During the read aloud narration, the text being read can be highlighted word-by-word, sentence-by-sentence, or not highlighted at all. Highlighting words during read aloud is accomplished using Media Overlays. The Media Overlay is EPUB3's method of syncing a portion of an audio file to a phrase of corresponding text. Text phrases are identified using a standard HTML id
attribute. The corresponding audio is referenced by a start time and end time. The identified text and audio are paired together using a SMIL XML file. The SMIL file contains a series of <par>
elements, each containing an <audio>
element and a <text>
element. Both the <text>
and <audio>
elements contain a required src
attribute. The src
attribute used in the <text>
element uses a URL with a fragment identifier (the segment attached to the end of the src
attribute starting with a # (hash)) to point to the identified word, text phrase, or sentence.
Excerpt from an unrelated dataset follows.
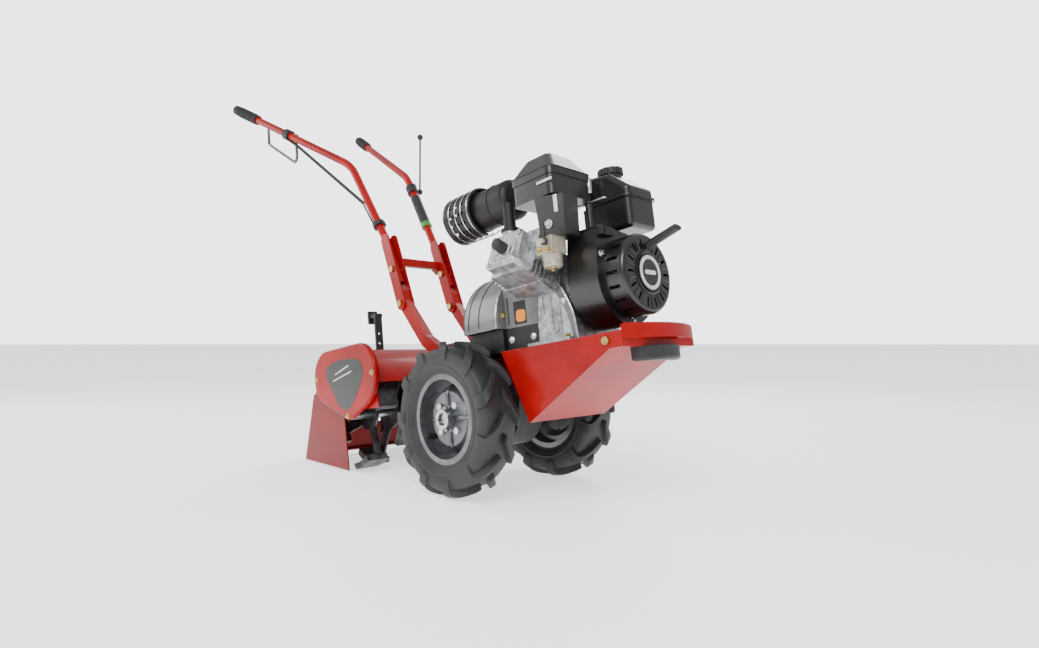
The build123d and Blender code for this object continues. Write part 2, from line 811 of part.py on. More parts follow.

The src
attribute used in the <audio>
element is a URL pointing to the location of the audio file within the EPUB bundle. The highlighting of words or sentences in the <text>
element is defined by the fragment identifier, and the corresponding spoken words or sentences in the <audio>
element is defined by the attributes, clipBegin
and clipEnd
.
Note: Apple recommends that you start the audio on the title page and have the title and author read as part of the audio.
<?xml version="1.0" encoding="UTF-8"?>
<smil xmlns="http://www.w3.org/ns/SMIL" version="3.0"
profile="http://www.idpf.org/epub/30/profile/content/">
<body>
<par id="par1">
<text src="page1.xhtml#word0"/>
<audio src="audio/page1.m4a" clipBegin="5s" clipEnd="15s"/>
</par>
<par id="par2">
<text src="page1.xhtml#word2"/>
<audio src="audio/page1.m4a" clipBegin="15s" clipEnd="25s"/>
</par>
</body>
</smil>
<p>
<span id="word0">Shall</span>
<span id="word1">I</span>
<span id="word2">compare</span>
<span id="word3">thee</span>
<span id="word4">to</span>
<span id="word5">a</span>
<span id="word6">summer's</span>
<span id="word7">day?</span>
</p>
All <par>
elements must follow the narrative order of the book. (For example, <par id=”par2”>
must follow <par id=”par1”>
)
Highlighting the words during read aloud can be as detailed or broad as the content-creator defines it. For children's books, word-by-word highlighting is strongly preferred. Text ID attributes could also be defined at a sentence level.
The highlighting is defined using CSS. You can set the color of the highlight or make the color of the highlight the same color as the text to turn off the highlighting. See CSS Styling of Media Overlays.
Create one SMIL document per XHTML document.
You can set the timing for page turning in pages that do not have audio. Apple Books has two default zoom levels in each orientation: page and spread. When a reader zooms into a page, each page is focused independently during navigation. When a reader zooms to a spread, the spread is treated as a single step during book navigation.
If Turn Pages is set to Automatically, Apple Books pauses reading for 3 seconds on any pages or spreads that do not have any associated audio. After 3 seconds, reading continues, and the reader is taken to the next page or spread.
If Turn Pages is set to Manually, Apple Books takes the reader to pages or spreads with no audio, and the corner of the page is immediately turned up, indicating to the reader that it is time for them to turn the page.
To override this behavior and skip the spread entirely, provide a <par>
that corresponds to the skipped spread, and define a duration of 0s. If you want a pause longer than 3 seconds, build that time into the audio file.